Hiçbir ünlü filme, hiçbir yönetmene, eyvallahı yok Mimaroğlu’nun… Benzer bir yorumdan Stanley Kubrick de payını alıyor: “Kubrick’in kötü filmi: ‘2001: A Space Odyssey’. İki buçuk saatlik süresinin kolayca yirmi dakikaya indirilebileceği, hele Mavi Tuna Valsi’yle göklerde yavaş yavaş dönen tekerleklerin içime sıkıntılar bastırdığı bu duruk film gözüme görünmesin bir daha.”

Sıra dışı sanatçı ve gerçek sinefil: İlhan Mimaroğlu - Resim: 1

'FELLİNİ BU YA, İSTEDİĞİNİ YAPAR!'

Sinema salonlarının dışında, kâh evinin bulunduğu sokağın köşesindeki videocudan kiraladığı filmleri seyrediyor, kâh Japonya’dan ya da başka bir ülkeden sipariş ettiklerini. Sinema tarihine “başyapıt” olarak geçmiş filmleri öznel bakış ve ağır ifadelerle aşağılamaktan çekinmediği gibi, pek kimselerin bilmediği filmleri ve yönetmenleri keşfetmekten de ayrı bir haz duyuyor. İlginç bir ölçüt koyuyor önümüze: “Şu sonuca vardım ki, ben neyi beğenirsem o iyidir ve hep iyi kalır. Ayrıcalığı yok. Başkaları neyi beğenirse o kötüdür. Bu kuralınsa ayrıcalıkları olabilir. Pek seyrek ayrıcalıkları...”

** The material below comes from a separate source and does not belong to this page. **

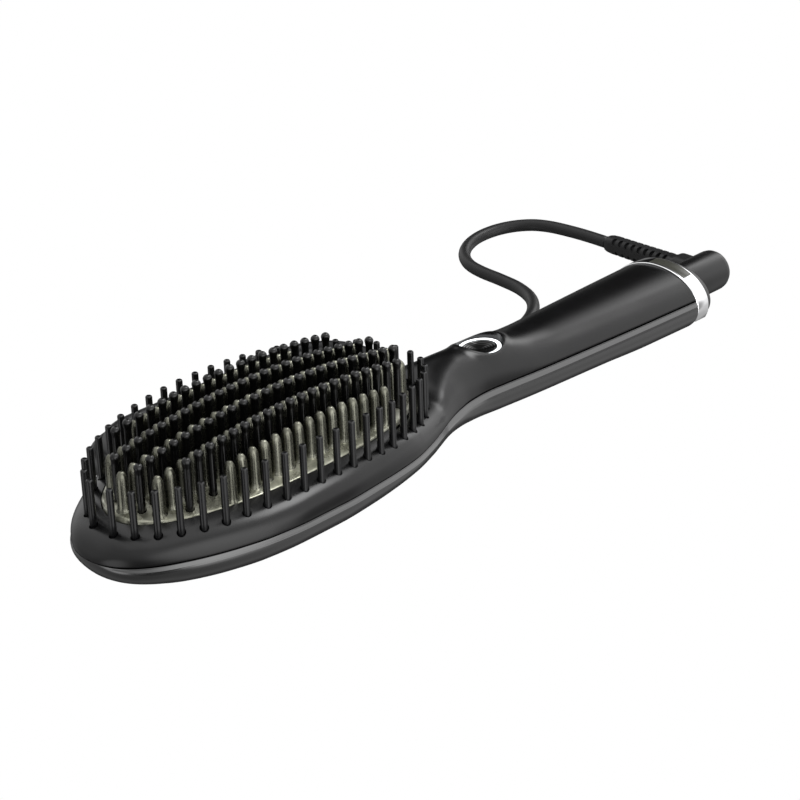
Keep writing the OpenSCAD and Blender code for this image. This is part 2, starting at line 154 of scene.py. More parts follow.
def lathe_into(v, f, prof, centre, axis_x=None, axis_y=None, axis_z=None, seg=24, close_bottom=True):
    """Adds a turned form to v and f. prof is [(radius, height)], the last radius may be 0."""
    ax = axis_x or Vector((1, 0, 0))
    ay = axis_y or Vector((0, 1, 0))
    azz = axis_z or Vector((0, 0, 1))
    c = Vector(centre)
    base = len(v)
    first = None
    rows = []
    for r, h in prof:
        if r < 1e-6:
            rows.append([len(v)])
            v.append(tuple(c + azz * h))
        else:
            rows.append(list(range(len(v), len(v) + seg)))
            for k in range(seg):
                a = 2 * pi * k / seg
                v.append(tuple(c + ax * (r * math.cos(a)) + ay * (r * math.sin(a)) + azz * h))
    for p, q in zip(rows, rows[1:]):
        if len(p) == 1 and len(q) == 1:
            continue
        for k in range(seg):
            k2 = (k + 1) % seg
            if len(q) == 1:
                f.append((p[k], p[k2], q[0]))
            elif len(p) == 1:
                f.append((p[0], q[k2], q[k]))
            else:
                f.append((p[k], p[k2], q[k2], q[k]))
    if close_bottom and len(rows[0]) > 1:
        f.append(tuple(reversed(rows[0])))


def prism(name, pts, z0, z1):
    n = len(pts)
    v = [(p[0], p[1], z0) for p in pts] + [(p[0], p[1], z1) for p in pts]
    f = [tuple(range(n - 1, -1, -1)), tuple(range(n, 2 * n))] + [(i, (i + 1) % n, n + (i + 1) % n, n + i) for i in range(n)]
    return fix_normals(add_mesh(name, v, f, smooth=False))


# ---------------------------------------------------------------- materials
class Mat:
    """A Principled material with helpers for its nodes."""

    def __init__(self, name, base=(0.8, 0.8, 0.8), rough=0.5, metal=0.0, spec=0.5, coat=0.0, coat_rough=0.05, ior=1.45):
        self.m = bpy.data.materials.new(name)
        self.m.use_nodes = True
        self.t = self.m.node_tree
        self.b = self.t.nodes["Principled BSDF"]
        s = self.b.inputs
        s["Base Color"].default_value = (*base, 1)
        s["Roughness"].default_value = rough
        s["Metallic"].default_value = metal
        s["IOR"].default_value = ior
        s["Specular IOR Level"].default_value = spec
        s["Coat Weight"].default_value = coat
        s["Coat Roughness"].default_value = coat_rough
        self.base = base

    def node(self, kind, **kw):
        n = self.t.nodes.new(kind)
        for k, v in kw.items():
            if k in n.inputs:
                n.inputs[k].default_value = v
            else:
                setattr(n, k, v)
        return n

    def link(self, a, b):
        self.t.links.new(a, b)

    def coords(self, stretch=(1, 1, 1), rot=(0, 0, 0)):
        tc = self.node("ShaderNodeTexCoord")
        mp = self.node("ShaderNodeMapping")
        mp.inputs["Scale"].default_value = stretch
        mp.inputs["Rotation"].default_value = rot
        self.link(tc.outputs["Object"], mp.inputs["Vector"])
        return mp.outputs["Vector"]

    def noise(self, scale, detail=3, rough=0.5, vec=None, dist=0.0):
        n = self.node("ShaderNodeTexNoise")
        n.inputs["Scale"].default_value = scale
        n.inputs["Detail"].default_value = detail
        n.inputs["Roughness"].default_value = rough
        n.inputs["Distortion"].default_value = dist
        self.link(vec or self.coords(), n.inputs["Vector"])
        return n.outputs["Fac"]

    def ramp(self, fac, stops):
        n = self.node("ShaderNodeValToRGB")
        e = n.color_ramp.elements
        while len(e) > 1:
            e.remove(e[-1])
        e[0].position = stops[0][0]
        e[0].color = (*stops[0][1], 1)
        for p, c in stops[1:]:
            k = e.new(p)
            k.color = (*c, 1)
        self.link(fac, n.inputs["Fac"])
        return n.outputs["Color"]

    def range(self, fac, lo, hi, out_lo, out_hi):
        n = self.node("ShaderNodeMapRange")
        n.inputs["From Min"].default_value = lo
        n.inputs["From Max"].default_value = hi
        n.inputs["To Min"].default_value = out_lo
        n.inputs["To Max"].default_value = out_hi
        self.link(fac, n.inputs["Value"])
        return n.outputs["Result"]

    def colour(self, fac, stops):
        self.link(self.ramp(fac, stops), self.b.inputs["Base Color"])

    def rough(self, fac, lo, hi, out_lo, out_hi):
        self.link(self.range(fac, lo, hi, out_lo, out_hi), self.b.inputs["Roughness"])

    def bump(self, fac, strength, dist=0.0001, prev=None):
        n = self.node("ShaderNodeBump")
        n.inputs["Strength"].default_value = strength
        n.inputs["Distance"].default_value = dist
        self.link(fac, n.inputs["Height"])
        if prev:
            self.link(prev, n.inputs["Normal"])
        self.link(n.outputs["Normal"], self.b.inputs["Normal"])
        return n.outputs["Normal"]


def moulded(name, base, rough, spread=0.05, grain=3500, bump=0.12, **kw):
    """Moulded plastic or rubber: a fine grain with slow changes of gloss."""
    m = Mat(name, base, rough, **kw)
    big = m.noise(60, 2)
    m.rough(big, 0.3, 0.7, rough - spread, rough + spread)
    m.colour(m.noise(220, 3), [(0.3, tuple(c * 0.86 for c in base)), (0.7, tuple(c * 1.14 for c in base))])
    m.bump(m.noise(grain, 2), bump, 0.00003)
    return m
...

Fellini’nin “Satyricon”da müziğini kullanmasıyla ilgili düştüğü not da akılda kalacak cinsten:

“Filmlerinden birinde benim müziğim de var: ‘Fellini-Satyricon’. Nasıl oldu da müziğim girdi o filme? Plaktan dinlemiş müziklerimi. Prelüdlerimden ikisini kullanmak istemiş filminde. Kendisiyle tanışmadım. Plak şirketine geldi istek. O iki prelüdü film için özel olarak toparladım yeniden, gönderdim. Film 12’inci Prelüd ile başlar. Orhan Veli’nin bir şiiri Türkçe olarak okunmaktadır o parçada, Güngör’ün sesiyle. Ne yeri ne anlamı var Orhan Veli’nin şiirinin eski Roma’yla ilgili bir filmde? Aldırmadım bu yakışıksızlığa. Fellini bu ya! İstediğini yapar. Şunu da belirteyim ki ‘Satyricon’ Fellini’nin en hoşlanmadığım filmlerindendir ve nedeni bunun, müziğimin öyle kullanılması değil.”

Kısacası, çok ilginç bir sanatçı kişilik ve oldukça “yaratıcı yıkıcı” bir sinemaseverdi İlhan Mimaroğlu.